Her friend asked, “Why did you laugh?” Blushing, the girl newcomer said, “All that build-up on the news, all the trouble they went to, all those documentaries, and this is how it ends?” She shrugged. “It just struck me as funny for some reason.”
A beginning fiction writer versed in the notion that the only “logical” response to tragedy is to frown or cry would be unlikely to include such an exchange in their stories. Through conscious observation writers build ever-increasingly complex models of human behavior, leading to writing that resonates with authenticity.
That is why studying the world when I am not writing is as important as when I am typing at my computer. I keep a file on my phone where I sketch my observations of people and places.
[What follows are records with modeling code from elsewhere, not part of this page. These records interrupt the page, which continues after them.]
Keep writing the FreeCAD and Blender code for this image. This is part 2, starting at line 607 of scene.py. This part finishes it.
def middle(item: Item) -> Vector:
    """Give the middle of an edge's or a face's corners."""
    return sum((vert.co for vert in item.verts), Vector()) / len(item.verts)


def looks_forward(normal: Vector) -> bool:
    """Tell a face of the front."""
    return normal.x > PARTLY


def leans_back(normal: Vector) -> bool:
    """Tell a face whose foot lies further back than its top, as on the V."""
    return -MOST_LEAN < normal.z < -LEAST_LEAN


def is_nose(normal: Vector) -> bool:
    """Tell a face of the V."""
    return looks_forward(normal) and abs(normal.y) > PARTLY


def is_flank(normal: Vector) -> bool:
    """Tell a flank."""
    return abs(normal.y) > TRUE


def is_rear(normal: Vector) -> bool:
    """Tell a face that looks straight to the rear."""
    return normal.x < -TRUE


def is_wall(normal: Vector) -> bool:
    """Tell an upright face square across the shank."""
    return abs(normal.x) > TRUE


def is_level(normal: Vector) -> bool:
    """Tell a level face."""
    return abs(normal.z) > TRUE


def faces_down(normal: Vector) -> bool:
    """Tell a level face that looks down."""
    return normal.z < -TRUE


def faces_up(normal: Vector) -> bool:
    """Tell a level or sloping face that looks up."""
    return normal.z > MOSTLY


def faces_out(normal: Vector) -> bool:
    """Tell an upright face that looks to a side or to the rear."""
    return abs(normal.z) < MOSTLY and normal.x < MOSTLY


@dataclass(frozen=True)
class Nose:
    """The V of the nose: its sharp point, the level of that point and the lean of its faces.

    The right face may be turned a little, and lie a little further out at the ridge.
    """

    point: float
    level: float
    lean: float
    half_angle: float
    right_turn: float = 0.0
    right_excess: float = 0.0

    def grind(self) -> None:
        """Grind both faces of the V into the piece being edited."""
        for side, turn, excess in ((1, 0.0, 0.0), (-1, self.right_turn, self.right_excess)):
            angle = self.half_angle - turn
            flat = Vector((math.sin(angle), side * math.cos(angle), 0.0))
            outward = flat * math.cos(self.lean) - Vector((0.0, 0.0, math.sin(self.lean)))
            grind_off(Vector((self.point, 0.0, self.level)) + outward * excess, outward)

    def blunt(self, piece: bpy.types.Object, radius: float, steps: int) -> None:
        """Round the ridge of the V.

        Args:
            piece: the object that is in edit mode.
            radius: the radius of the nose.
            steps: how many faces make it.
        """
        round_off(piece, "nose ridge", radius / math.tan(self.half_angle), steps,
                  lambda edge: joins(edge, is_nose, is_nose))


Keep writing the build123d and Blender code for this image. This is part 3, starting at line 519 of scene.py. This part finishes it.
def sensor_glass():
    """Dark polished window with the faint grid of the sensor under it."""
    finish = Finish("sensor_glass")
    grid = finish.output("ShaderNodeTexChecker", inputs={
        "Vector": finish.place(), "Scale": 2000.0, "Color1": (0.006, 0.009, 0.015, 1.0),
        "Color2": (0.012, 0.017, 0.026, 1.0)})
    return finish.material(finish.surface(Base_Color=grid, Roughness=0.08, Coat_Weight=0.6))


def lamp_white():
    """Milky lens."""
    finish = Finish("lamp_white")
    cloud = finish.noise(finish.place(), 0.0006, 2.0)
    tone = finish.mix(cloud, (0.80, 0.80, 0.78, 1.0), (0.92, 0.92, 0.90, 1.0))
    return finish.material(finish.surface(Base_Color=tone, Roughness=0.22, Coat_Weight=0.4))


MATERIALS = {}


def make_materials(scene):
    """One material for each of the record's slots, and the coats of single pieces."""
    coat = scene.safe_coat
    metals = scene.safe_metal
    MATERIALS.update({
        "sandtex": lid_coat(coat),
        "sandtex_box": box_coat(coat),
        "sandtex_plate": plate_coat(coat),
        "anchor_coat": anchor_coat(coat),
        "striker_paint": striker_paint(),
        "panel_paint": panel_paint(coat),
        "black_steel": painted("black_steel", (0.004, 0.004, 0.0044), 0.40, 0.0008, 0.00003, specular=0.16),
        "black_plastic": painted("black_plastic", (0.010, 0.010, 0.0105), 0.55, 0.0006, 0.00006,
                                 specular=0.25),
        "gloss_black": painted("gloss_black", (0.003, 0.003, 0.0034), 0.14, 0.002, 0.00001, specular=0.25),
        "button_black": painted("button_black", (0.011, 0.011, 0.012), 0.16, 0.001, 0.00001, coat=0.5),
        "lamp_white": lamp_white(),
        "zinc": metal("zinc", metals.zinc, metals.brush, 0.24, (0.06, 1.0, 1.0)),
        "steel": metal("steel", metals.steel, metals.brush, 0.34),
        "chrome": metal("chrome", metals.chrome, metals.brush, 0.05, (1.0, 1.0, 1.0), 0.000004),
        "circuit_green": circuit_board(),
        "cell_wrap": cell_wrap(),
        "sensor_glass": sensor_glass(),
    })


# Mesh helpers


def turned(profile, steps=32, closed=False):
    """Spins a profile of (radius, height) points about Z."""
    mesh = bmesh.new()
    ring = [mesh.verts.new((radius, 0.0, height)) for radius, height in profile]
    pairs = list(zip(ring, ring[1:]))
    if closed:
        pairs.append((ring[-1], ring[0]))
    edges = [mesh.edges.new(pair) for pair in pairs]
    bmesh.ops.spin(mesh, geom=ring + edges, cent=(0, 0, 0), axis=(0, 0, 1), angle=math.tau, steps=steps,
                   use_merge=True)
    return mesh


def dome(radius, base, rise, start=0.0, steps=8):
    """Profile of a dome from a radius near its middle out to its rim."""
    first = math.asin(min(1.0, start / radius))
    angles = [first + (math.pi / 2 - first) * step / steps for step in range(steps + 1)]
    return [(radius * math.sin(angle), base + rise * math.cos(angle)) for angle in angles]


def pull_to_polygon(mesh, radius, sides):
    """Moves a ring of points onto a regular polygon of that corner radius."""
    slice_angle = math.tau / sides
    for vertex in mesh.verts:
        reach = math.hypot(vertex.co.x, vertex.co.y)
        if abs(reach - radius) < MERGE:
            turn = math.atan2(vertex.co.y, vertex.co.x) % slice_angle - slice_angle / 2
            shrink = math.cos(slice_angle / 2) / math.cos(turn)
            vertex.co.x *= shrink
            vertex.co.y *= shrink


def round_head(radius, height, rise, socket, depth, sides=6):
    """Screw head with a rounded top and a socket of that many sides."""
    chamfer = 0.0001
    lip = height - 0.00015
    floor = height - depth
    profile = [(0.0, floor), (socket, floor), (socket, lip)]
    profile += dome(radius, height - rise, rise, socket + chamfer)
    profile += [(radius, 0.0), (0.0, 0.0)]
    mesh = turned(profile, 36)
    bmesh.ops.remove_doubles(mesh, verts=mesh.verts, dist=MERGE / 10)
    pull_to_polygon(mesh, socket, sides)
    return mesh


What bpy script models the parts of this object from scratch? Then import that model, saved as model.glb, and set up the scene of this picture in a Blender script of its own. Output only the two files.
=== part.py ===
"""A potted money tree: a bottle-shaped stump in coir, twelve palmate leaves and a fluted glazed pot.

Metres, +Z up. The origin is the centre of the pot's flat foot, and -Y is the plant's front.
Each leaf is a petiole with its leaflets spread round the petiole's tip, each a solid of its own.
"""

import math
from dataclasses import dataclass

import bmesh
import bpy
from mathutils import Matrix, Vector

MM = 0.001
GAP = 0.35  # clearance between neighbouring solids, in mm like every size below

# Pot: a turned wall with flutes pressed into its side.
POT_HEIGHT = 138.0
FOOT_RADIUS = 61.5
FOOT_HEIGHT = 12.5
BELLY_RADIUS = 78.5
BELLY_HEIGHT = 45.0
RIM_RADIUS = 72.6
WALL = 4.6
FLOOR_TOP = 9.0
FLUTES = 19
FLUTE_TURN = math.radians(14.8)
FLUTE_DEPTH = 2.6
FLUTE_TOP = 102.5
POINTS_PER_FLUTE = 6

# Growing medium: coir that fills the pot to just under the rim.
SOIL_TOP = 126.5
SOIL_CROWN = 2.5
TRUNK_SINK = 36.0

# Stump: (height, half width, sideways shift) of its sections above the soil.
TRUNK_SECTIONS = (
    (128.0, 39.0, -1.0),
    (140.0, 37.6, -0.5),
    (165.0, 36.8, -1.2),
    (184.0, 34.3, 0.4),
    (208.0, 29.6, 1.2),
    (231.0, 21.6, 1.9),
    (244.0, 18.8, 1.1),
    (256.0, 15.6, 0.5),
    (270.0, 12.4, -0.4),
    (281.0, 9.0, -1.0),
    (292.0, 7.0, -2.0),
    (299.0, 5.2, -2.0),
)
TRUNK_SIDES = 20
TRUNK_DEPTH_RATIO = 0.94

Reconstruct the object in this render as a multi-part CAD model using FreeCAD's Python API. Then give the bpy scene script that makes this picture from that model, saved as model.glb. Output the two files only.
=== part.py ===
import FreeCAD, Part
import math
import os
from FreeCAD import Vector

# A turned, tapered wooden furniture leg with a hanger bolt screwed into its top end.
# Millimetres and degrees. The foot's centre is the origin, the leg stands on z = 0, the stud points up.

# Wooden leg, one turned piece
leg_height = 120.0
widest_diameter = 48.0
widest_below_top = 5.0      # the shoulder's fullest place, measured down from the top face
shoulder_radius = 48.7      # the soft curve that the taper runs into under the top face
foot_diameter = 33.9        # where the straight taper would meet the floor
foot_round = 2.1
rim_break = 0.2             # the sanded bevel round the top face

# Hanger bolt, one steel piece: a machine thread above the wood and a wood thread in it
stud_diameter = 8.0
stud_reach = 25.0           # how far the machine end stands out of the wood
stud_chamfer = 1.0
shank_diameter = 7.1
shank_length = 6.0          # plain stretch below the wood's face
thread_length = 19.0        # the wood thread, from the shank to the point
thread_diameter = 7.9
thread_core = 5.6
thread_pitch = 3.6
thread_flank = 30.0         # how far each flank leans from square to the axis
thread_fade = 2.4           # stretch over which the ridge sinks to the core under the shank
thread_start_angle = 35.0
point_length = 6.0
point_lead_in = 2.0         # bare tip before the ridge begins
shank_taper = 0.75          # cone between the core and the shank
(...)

At first, I try to observe without immediately attaching words to what I see. That ensures that my content is likely to be original. Otherwise I am likely to think thoughts like, “The water sparkled like diamonds,” a description I have seen in books too many times.
When I do record my impressions in my notepad, I try not to worry about the writing quality; instead I write what I see in language that is almost always awkward. I can always go back and revise my descriptions later if I want, but writing polished prose is not the point of this exercise.
Drawing from life creates a habit of looking for fresh details so that when I do write fiction, my memory has a ready store of original content from which to create. However, observing the world as it is and not as I expect it to be changes more than my writing; it changes me.
To write is to constantly question myself and my long-held assumptions about the world, to open myself to the possibility of surprise. To write is to enter a conflict between appearance and truth as I dive headlong into the eternal question: What is real?